Multitasking with ADHD adds to our stress and overwhelm. How? It feeds our tendency to leave things unfinished. Starting and stopping to switch adds to clutter and out of control task lists. And that underlying beat of chaos that follows unmanaged ADHD around.
Multitasking on ADHD reduces our working memory. To remember stuff you have to pay attention to what you’re doing. When you’re doing more than one thing at once, are you really paying attention to either thing? Nope!
The bottom-line of ADHD and multitasking is it reduces our self-esteem. Builds negative feelings. Wastes time, causes us to forget. And leaves us stressed and overwhelmed.
The complete opposite of why you start multitasking to begin with. Because after all, don’t we multitask so we can feel good by getting things done in a timely manner?
So yes, even if you CAN juggle burning swords and poisonous snakes on a fitness ball, if it leaves you exhausted, overwhelmed, and without the applause from the audience, would you?
How to Stop Multitasking
I hope you are ready to STOP. That’s right. Just stop multitasking.

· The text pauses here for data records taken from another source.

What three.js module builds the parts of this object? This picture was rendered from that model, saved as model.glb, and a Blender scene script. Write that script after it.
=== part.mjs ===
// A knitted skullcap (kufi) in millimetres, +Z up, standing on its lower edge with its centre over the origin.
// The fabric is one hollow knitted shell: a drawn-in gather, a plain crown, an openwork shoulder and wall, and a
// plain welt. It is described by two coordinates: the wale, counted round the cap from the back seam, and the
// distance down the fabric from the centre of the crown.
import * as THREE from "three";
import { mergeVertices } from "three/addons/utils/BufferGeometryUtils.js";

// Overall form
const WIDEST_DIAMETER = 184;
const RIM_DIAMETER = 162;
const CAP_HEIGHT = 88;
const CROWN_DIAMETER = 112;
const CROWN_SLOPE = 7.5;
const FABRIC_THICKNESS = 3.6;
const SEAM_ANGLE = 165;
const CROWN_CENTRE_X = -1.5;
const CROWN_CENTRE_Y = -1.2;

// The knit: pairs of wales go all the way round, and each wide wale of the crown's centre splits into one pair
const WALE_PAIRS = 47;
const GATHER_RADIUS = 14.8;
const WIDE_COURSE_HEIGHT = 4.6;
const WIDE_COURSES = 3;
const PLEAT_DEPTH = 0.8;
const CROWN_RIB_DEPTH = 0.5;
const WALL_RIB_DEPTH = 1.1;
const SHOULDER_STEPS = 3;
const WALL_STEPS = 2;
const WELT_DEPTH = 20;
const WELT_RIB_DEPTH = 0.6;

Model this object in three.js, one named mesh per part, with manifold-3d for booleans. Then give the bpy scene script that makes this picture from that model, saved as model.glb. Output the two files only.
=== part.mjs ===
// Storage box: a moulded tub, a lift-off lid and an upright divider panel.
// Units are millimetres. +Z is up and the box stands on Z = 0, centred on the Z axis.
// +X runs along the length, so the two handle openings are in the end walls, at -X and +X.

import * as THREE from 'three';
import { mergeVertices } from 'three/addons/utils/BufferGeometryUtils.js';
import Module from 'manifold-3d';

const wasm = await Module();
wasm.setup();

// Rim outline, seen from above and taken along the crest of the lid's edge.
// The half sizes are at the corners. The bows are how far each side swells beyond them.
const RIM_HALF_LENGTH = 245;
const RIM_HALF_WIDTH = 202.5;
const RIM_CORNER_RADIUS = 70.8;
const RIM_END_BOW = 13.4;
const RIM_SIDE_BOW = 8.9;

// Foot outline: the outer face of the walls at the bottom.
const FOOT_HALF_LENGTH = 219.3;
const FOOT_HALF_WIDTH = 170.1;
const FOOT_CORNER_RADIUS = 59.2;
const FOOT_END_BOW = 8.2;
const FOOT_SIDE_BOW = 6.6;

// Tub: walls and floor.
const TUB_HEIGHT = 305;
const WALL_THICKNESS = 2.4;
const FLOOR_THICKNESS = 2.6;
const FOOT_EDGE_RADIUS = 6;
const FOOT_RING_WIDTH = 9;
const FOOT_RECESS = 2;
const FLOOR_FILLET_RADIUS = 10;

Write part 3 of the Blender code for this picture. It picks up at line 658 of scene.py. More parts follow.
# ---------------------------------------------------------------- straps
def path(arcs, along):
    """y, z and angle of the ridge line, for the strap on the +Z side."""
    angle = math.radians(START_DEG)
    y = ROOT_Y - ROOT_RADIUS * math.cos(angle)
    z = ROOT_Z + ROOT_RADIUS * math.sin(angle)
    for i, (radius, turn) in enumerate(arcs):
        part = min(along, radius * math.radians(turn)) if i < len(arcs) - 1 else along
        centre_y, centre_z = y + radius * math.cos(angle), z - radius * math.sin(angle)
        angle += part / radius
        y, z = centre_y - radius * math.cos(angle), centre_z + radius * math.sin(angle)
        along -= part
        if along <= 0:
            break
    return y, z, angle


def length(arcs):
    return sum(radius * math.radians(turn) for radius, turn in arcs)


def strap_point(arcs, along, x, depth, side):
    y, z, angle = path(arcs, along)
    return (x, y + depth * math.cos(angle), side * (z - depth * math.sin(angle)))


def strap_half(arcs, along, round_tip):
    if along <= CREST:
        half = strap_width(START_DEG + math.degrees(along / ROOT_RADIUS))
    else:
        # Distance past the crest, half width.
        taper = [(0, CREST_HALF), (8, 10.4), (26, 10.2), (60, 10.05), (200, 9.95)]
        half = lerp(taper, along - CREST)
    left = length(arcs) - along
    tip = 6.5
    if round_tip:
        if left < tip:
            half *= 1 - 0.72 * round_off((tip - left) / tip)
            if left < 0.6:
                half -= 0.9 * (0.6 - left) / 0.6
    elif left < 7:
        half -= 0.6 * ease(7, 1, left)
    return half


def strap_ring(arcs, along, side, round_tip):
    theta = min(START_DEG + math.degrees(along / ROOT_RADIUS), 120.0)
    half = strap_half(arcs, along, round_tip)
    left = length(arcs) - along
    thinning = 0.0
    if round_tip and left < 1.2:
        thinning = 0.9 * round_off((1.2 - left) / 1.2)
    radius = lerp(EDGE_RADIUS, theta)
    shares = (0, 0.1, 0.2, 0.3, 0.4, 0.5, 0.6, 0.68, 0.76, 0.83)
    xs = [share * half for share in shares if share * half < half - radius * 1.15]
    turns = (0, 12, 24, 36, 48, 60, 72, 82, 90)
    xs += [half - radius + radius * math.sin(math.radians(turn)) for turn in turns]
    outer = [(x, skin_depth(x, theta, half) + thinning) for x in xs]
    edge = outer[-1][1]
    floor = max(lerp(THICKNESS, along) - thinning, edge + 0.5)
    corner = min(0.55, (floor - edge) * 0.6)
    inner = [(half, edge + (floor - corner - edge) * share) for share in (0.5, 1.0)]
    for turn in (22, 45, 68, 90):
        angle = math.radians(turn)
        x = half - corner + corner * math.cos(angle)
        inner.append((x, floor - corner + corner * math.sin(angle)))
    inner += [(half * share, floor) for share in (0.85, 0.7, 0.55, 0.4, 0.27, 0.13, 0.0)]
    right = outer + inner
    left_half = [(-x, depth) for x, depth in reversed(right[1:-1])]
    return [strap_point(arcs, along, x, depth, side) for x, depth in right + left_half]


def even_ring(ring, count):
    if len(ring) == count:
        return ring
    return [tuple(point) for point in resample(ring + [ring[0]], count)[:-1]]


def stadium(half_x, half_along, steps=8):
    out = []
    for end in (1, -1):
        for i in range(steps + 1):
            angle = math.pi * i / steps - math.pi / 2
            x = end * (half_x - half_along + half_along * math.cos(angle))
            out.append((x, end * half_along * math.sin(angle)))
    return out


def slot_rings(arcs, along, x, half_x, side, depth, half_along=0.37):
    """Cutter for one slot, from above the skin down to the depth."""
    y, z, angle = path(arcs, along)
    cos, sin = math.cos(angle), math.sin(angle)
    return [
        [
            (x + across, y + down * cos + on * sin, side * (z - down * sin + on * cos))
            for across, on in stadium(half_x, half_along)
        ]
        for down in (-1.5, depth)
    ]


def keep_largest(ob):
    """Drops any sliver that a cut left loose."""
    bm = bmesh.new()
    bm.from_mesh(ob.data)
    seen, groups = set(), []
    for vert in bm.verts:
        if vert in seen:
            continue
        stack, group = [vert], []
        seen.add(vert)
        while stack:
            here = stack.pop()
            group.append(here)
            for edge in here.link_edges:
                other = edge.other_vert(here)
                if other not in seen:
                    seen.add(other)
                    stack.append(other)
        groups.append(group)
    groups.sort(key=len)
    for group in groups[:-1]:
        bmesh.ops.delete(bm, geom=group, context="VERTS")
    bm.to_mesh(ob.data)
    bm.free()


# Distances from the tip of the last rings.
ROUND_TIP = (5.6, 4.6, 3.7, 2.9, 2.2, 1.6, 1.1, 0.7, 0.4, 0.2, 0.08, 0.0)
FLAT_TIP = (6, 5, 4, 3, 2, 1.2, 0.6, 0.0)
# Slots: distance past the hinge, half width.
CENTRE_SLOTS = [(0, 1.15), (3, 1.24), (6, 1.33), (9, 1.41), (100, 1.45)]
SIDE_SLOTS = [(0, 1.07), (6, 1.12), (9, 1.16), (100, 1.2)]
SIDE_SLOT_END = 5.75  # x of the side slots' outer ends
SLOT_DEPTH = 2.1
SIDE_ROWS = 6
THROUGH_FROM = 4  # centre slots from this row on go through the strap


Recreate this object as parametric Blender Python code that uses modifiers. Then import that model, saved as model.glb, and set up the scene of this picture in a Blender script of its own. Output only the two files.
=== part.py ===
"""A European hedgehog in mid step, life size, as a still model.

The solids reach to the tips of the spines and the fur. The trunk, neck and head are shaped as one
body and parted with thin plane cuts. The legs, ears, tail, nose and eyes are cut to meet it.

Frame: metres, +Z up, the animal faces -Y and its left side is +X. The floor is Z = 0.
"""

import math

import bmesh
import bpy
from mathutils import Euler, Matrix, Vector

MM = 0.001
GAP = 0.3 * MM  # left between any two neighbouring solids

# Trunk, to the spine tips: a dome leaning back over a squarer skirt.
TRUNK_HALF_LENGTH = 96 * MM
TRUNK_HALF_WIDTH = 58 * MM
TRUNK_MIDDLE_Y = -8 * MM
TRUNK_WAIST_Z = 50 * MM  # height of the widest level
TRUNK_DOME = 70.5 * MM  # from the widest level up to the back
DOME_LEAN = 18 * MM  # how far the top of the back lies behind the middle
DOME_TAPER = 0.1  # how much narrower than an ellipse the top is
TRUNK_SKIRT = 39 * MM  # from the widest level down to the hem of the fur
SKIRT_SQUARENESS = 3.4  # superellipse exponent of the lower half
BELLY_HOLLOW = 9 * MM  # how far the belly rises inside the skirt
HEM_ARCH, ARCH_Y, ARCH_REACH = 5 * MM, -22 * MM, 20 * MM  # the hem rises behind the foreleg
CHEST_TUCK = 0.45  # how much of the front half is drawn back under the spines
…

I bet you instantly said: ‘Yeah right. No way. Not gonna happen. Don’t want to. I can’t.’ Or some version of refusal to stop this activity that is truly hurting your efficiency and productivity.
As a lifelong multitasker, I totally understand the reluctance to stop. Multitasking is a powerful addiction and one that’s hard to give up.
So let’s talk about a process…an easing into the release…maybe even just a test to see what would happen if you did stop if you did react negatively.
And if you said: ‘YES! I’m in. Let’s get me focused, efficient and productive. I want to stop being so exhausted and overwhelmed,’ then good for you. Jump right into the stopping using the steps below
How to Stop Multitasking (or Identify How Multitasking Hurts vs Helps)
STEP 1: Accept the reality that you CANNOT multitask. Don’t justify that it can work for you. Ignore the voice that tells you it’s a good idea, that wants the dopamine hit and thinks it can handle it. (If this first step is challenging, then skip it and come back to it after you go through steps 2-5.)
STEP 2: Stop multitasking and pay attention to what happens. How much can you get done when you focus on one thing at a time? How does your brain and body feel at the end of the day?
STEP 3: Identify the culprits. What are you doing when you begin multitasking? Where do you get distracted to switch to something else?
STEP 4: Actively protect your time. Set aside time when you can dig into focused work. Turn off your phone, shut down the instant messages. Give yourself time without distractions to focus on one task at a time.
STEP 5: Create strong personal systems to handle your productivity. People need to have systems to conduct the tasks that you have – systems for answering email / texts, managing calendar, planning your day, etc.
Give the steps above a try for the next week and let me know what you learn.
The reality of ADHD is our busy brains are already multitasking. Zipping along at a zillion miles a minute. We don’t need any more distractions than what is already waiting for us. Believing that jumping from task to task is useful doesn’t help us live easier with ADHD!
And isn’t that the task we really want to succeed in?